When does Level 2 become non-negotiable?
At 60+ miles per day, Level 1 simply cannot keep up. A Hyundai Ioniq 5 covering 65 miles daily needs roughly 20 kWh to recover. Level 1 delivers about 1.4 kWh per hour — that is 14+ hours of charging to recover from a hard day. Level 2 at 9.6 kW covers the same recovery in under two hours.
The math is even more decisive for large-battery trucks and SUVs. The GMC Hummer EV (212 kWh pack), the Rivian R1T (135 kWh), and the Ford F-150 Lightning (131 kWh) all require Level 2 for any practical daily charging routine. Level 1 on a Hummer EV after a 100-mile day would take over 50 hours to recover.
Can public DC fast charging replace home Level 2?
For daily commuting, no — and the cost math is stark. Electrify America charges around $0.43/minute; a 30-minute session on a compatible vehicle adds 150–180 miles and costs $13–$15. The same miles at home on off-peak Level 2 cost $3–$5. Public DC fast charging makes sense for road trips and emergencies. Using it as your primary charging source adds $200–$400/month in costs compared to optimized home charging.
A quick summary of which approach fits which situation:
- Switch to a utility EV rate plan — Do this first. Free, highest ROI, takes one phone call or website visit.

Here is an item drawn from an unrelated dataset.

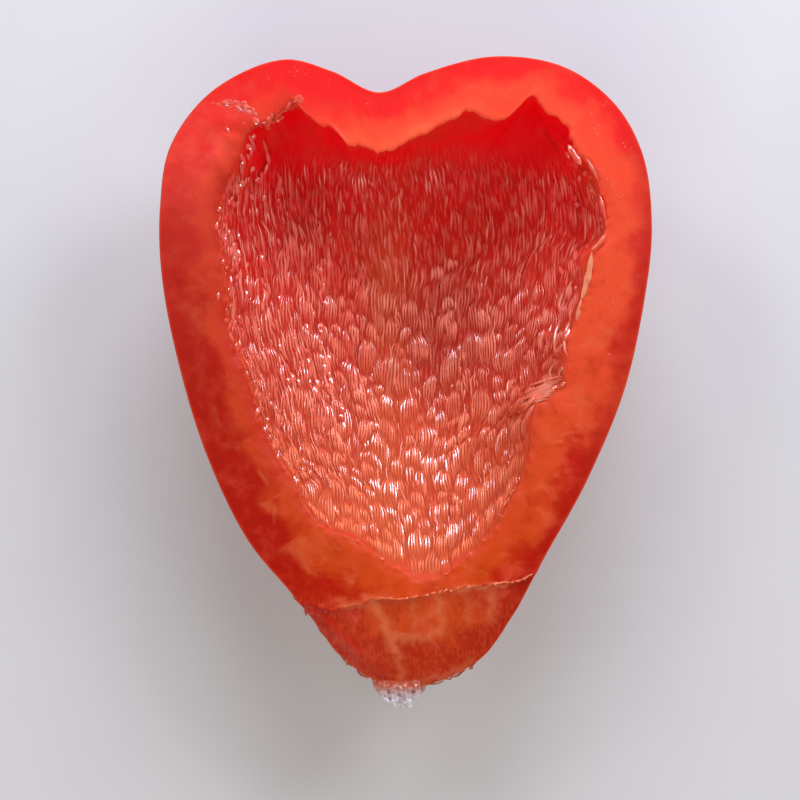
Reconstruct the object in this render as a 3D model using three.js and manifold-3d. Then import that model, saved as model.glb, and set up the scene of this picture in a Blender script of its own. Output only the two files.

- Enable off-peak scheduling on your charger or car app — Second priority for daily drivers. Saves $100–$200/month versus default peak charging.
- Set an 80% daily charge limit — Free, takes 60 seconds, protects battery health over years of ownership.
- Use load management (Emporia or Wallbox Pulsar Plus) — Only relevant if your panel is near capacity; can eliminate a $2,000+ upgrade.
- Upgrade to a 48A smart charger — Worth it only if you drive 60+ miles daily and your car accepts higher-rate input. The Emporia at $179 is the clear buy.
- Stay on Level 1 — Correct call for under-30-mile-per-day drivers where the Level 2 install cost is hard to justify on the timeline.